[BEGIN Data extract]

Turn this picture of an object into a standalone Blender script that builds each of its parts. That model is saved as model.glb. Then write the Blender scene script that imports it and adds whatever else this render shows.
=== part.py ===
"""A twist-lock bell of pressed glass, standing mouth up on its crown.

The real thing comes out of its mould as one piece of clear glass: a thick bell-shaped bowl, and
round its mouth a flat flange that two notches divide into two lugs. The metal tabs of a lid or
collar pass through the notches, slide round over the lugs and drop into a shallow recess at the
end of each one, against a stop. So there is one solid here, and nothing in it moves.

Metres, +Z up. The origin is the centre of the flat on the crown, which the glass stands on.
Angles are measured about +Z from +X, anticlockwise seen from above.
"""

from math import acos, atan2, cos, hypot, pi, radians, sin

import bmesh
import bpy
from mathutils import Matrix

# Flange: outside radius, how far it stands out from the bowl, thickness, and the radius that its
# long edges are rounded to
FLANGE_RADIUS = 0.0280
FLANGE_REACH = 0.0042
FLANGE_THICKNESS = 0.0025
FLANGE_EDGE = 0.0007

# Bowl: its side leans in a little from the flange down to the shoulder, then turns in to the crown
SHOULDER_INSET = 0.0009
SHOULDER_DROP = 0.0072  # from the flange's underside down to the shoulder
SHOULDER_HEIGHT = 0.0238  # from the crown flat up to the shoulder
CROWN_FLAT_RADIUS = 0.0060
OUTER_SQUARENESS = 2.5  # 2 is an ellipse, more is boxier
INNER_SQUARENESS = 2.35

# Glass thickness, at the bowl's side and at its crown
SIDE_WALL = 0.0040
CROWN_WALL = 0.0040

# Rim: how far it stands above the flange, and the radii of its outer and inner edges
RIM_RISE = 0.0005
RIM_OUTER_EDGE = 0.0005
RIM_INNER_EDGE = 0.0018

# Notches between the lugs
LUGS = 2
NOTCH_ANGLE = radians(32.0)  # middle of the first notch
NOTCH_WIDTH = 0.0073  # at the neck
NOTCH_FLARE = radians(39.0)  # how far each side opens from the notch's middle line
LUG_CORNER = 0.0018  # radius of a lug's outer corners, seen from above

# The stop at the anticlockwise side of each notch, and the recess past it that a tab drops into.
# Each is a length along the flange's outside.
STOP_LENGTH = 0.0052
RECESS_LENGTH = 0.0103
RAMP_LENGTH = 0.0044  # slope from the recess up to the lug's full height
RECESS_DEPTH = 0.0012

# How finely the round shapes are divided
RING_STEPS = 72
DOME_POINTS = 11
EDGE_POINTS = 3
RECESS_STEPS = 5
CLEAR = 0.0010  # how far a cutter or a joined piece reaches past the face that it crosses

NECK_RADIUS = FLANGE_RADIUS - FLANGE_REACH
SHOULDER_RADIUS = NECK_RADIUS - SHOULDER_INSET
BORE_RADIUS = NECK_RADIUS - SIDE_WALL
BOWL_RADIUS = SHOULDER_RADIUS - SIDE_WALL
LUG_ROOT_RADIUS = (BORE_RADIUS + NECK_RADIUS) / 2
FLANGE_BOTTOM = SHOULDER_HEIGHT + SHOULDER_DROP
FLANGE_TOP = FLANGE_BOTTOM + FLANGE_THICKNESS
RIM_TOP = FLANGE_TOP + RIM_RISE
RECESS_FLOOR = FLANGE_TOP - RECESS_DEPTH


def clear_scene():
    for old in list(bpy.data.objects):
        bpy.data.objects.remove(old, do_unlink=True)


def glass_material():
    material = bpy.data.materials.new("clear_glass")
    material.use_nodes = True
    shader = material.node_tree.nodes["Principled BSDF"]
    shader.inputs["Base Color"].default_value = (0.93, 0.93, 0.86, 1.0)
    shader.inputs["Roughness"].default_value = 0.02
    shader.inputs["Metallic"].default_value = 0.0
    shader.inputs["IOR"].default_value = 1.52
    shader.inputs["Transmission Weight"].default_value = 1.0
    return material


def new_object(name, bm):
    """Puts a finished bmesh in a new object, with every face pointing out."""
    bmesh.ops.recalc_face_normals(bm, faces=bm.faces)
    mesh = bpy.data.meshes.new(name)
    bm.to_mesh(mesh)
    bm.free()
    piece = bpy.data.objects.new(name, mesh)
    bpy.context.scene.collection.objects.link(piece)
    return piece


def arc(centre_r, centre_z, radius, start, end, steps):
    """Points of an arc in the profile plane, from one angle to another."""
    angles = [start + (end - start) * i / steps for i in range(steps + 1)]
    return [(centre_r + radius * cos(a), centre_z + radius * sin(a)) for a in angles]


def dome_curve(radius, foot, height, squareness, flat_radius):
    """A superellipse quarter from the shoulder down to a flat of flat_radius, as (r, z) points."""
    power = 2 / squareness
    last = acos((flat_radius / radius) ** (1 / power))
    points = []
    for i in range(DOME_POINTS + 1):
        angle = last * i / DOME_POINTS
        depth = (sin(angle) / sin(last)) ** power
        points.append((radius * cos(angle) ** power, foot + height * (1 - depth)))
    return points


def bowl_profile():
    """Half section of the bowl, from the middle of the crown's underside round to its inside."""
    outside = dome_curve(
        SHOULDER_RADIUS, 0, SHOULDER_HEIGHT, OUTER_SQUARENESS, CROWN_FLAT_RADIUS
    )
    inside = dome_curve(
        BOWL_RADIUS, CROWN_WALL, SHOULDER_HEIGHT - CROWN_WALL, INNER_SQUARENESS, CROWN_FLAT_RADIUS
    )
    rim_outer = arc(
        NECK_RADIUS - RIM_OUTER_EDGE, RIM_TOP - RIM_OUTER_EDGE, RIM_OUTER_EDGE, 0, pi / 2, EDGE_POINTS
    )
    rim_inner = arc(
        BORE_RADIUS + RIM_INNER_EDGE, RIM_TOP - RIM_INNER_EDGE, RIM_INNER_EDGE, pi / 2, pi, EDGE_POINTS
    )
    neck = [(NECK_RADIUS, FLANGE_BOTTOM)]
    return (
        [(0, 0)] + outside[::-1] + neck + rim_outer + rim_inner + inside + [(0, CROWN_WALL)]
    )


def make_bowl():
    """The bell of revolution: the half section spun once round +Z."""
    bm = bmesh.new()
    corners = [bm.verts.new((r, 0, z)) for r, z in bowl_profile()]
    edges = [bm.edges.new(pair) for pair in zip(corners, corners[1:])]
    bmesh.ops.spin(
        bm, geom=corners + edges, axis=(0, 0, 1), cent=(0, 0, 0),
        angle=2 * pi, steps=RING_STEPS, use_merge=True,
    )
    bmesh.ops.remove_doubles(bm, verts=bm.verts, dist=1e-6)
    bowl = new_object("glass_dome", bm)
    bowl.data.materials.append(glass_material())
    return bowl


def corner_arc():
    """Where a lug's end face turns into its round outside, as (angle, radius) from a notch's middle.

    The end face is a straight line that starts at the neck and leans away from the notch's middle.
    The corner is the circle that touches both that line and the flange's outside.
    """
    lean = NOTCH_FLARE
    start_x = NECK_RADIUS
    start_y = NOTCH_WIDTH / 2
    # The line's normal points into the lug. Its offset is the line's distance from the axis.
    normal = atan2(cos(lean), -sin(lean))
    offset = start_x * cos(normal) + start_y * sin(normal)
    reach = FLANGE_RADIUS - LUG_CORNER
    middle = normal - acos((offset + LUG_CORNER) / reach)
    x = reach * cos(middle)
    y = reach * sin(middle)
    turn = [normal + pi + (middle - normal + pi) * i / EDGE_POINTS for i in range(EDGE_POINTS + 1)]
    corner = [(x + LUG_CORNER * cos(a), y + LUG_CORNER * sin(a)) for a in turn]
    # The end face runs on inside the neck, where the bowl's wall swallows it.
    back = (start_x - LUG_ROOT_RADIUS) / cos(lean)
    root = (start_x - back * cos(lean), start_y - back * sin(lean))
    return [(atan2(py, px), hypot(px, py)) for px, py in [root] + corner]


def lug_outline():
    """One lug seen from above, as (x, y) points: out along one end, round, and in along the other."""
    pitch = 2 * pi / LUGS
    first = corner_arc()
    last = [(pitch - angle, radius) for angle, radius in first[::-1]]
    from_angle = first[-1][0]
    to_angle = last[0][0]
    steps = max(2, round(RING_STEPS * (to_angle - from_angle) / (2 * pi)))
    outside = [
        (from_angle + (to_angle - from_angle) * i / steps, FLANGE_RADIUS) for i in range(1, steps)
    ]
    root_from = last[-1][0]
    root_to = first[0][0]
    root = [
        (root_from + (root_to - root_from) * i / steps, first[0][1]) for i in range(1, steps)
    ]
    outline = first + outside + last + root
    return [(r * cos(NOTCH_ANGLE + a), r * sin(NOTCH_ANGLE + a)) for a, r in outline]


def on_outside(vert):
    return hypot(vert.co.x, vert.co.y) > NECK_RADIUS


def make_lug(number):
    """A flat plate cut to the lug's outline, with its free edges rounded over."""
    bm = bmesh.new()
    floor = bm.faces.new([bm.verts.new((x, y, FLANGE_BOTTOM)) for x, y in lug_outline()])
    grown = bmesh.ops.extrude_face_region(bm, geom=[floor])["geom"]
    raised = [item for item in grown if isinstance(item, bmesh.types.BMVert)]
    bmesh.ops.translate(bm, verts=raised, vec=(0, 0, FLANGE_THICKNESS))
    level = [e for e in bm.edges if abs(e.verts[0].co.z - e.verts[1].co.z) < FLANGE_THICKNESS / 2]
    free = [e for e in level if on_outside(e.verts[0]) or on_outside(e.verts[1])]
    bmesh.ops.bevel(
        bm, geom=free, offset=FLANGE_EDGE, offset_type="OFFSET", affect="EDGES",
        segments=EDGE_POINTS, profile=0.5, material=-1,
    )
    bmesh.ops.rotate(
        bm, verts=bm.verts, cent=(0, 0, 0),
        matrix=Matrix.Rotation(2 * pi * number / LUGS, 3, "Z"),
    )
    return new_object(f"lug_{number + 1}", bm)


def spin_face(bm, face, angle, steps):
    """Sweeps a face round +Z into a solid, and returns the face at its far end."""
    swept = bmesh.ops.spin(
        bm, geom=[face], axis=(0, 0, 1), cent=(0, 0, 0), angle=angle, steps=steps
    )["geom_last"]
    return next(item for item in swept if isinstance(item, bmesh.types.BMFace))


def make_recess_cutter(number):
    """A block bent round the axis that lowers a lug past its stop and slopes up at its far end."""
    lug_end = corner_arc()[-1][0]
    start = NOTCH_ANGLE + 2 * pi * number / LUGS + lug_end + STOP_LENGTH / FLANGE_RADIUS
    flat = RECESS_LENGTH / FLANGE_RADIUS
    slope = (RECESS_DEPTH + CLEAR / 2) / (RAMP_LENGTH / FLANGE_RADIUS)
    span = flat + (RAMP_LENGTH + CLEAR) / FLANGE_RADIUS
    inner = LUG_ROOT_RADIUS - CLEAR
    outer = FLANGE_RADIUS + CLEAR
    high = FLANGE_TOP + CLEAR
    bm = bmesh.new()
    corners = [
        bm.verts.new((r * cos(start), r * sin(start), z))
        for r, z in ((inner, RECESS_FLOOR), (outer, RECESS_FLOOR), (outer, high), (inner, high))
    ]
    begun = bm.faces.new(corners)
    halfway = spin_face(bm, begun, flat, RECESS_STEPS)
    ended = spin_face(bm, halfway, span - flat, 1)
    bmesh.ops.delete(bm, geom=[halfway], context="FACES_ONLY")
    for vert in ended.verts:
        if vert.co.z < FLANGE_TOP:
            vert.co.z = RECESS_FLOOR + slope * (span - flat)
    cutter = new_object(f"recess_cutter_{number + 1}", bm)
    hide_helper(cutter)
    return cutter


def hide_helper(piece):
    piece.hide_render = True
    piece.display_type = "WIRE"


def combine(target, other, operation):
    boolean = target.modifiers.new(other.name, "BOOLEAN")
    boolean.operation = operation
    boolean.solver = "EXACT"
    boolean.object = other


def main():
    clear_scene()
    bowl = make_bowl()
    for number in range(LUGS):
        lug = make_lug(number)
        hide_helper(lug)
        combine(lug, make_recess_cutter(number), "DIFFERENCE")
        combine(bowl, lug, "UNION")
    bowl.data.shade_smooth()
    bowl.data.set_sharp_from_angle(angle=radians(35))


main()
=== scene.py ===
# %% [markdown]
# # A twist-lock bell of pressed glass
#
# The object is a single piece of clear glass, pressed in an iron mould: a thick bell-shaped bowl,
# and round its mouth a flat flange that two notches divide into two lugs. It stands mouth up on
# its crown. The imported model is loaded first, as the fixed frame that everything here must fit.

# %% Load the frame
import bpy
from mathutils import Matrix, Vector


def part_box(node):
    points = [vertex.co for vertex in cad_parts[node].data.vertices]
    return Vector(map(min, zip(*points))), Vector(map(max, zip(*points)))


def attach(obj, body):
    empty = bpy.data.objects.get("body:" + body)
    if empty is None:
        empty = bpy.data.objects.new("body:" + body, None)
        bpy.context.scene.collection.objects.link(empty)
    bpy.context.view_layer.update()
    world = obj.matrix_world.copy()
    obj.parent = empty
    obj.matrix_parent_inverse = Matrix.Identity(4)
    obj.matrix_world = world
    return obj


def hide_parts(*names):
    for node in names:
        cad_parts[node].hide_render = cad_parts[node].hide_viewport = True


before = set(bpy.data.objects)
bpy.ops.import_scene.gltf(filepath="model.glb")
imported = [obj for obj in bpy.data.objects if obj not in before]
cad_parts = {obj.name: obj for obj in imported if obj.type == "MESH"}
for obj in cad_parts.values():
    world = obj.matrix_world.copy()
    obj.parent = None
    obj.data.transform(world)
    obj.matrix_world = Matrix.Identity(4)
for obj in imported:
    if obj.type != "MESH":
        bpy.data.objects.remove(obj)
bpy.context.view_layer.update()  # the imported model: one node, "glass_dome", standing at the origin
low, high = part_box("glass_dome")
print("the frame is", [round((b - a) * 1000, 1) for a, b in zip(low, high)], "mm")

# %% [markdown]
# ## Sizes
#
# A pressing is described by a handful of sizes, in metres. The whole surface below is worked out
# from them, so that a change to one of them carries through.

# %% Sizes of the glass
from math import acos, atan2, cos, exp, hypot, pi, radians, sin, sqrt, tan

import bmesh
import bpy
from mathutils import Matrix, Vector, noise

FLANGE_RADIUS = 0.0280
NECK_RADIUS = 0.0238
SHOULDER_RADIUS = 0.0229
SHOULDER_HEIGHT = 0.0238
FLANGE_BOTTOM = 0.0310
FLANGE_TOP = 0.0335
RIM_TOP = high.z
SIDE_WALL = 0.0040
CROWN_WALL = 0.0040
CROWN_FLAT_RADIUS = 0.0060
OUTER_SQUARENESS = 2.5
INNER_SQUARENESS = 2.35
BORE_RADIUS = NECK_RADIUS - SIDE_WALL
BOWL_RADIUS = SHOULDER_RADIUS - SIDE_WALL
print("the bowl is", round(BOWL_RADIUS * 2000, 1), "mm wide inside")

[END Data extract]
[BEGIN Data extract]

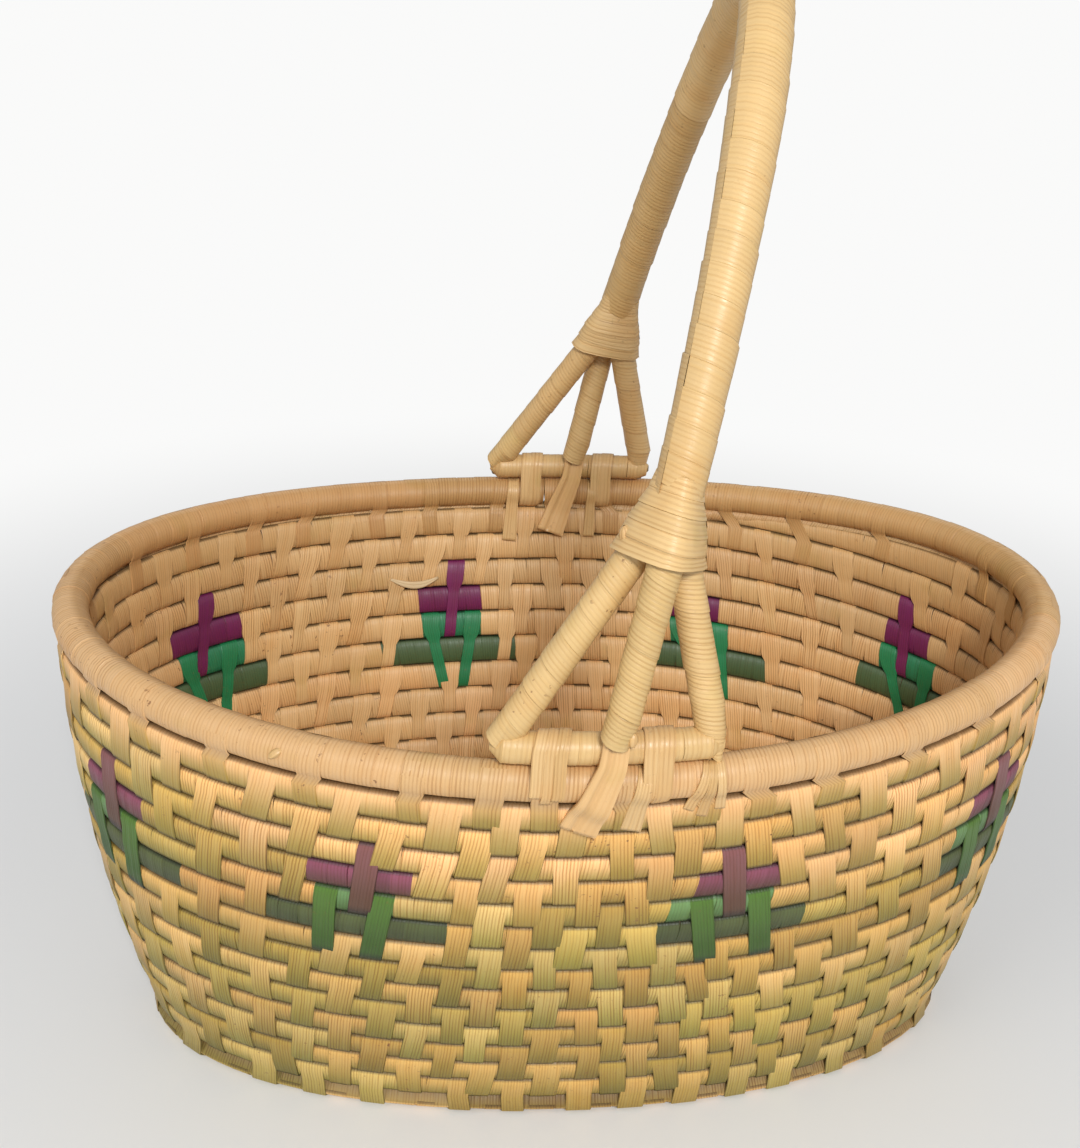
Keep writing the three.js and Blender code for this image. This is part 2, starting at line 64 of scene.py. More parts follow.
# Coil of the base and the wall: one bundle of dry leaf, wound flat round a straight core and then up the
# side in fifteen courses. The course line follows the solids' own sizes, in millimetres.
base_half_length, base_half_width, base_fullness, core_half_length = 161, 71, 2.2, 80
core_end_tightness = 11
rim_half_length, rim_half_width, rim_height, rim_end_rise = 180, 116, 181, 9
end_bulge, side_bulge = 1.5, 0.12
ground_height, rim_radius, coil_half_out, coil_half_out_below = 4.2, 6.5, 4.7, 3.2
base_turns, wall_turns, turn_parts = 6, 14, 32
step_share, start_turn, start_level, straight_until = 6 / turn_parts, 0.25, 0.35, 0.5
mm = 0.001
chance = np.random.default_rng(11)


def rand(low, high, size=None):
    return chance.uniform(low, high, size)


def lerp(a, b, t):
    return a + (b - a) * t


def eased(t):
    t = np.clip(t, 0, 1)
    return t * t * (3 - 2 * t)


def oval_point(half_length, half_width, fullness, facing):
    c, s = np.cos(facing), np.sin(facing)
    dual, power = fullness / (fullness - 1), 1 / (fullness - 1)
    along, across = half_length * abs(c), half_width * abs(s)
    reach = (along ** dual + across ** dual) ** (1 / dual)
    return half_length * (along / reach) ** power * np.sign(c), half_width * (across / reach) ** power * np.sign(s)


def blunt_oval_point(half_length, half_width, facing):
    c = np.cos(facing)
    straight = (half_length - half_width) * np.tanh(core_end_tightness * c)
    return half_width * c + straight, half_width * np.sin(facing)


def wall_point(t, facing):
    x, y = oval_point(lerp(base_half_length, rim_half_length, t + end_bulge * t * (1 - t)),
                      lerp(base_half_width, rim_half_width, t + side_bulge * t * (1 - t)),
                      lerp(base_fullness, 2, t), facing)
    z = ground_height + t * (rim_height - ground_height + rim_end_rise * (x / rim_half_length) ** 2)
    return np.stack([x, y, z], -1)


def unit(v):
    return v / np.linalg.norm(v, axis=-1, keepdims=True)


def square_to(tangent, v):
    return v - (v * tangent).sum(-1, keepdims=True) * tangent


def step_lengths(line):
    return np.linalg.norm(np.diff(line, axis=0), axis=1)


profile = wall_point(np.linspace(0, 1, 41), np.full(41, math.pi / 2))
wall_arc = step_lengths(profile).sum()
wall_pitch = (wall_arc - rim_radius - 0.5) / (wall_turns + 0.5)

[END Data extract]

> **Given task**:
Go through the records and gather the lines that hold "imported".

> **Solution to this exercise**:
# its crown. The imported model is loaded first, as the fixed frame that everything here must fit.
imported = [obj for obj in bpy.data.objects if obj not in before]
cad_parts = {obj.name: obj for obj in imported if obj.type == "MESH"}
for obj in imported:
bpy.context.view_layer.update()  # the imported model: one node, "glass_dome", standing at the origin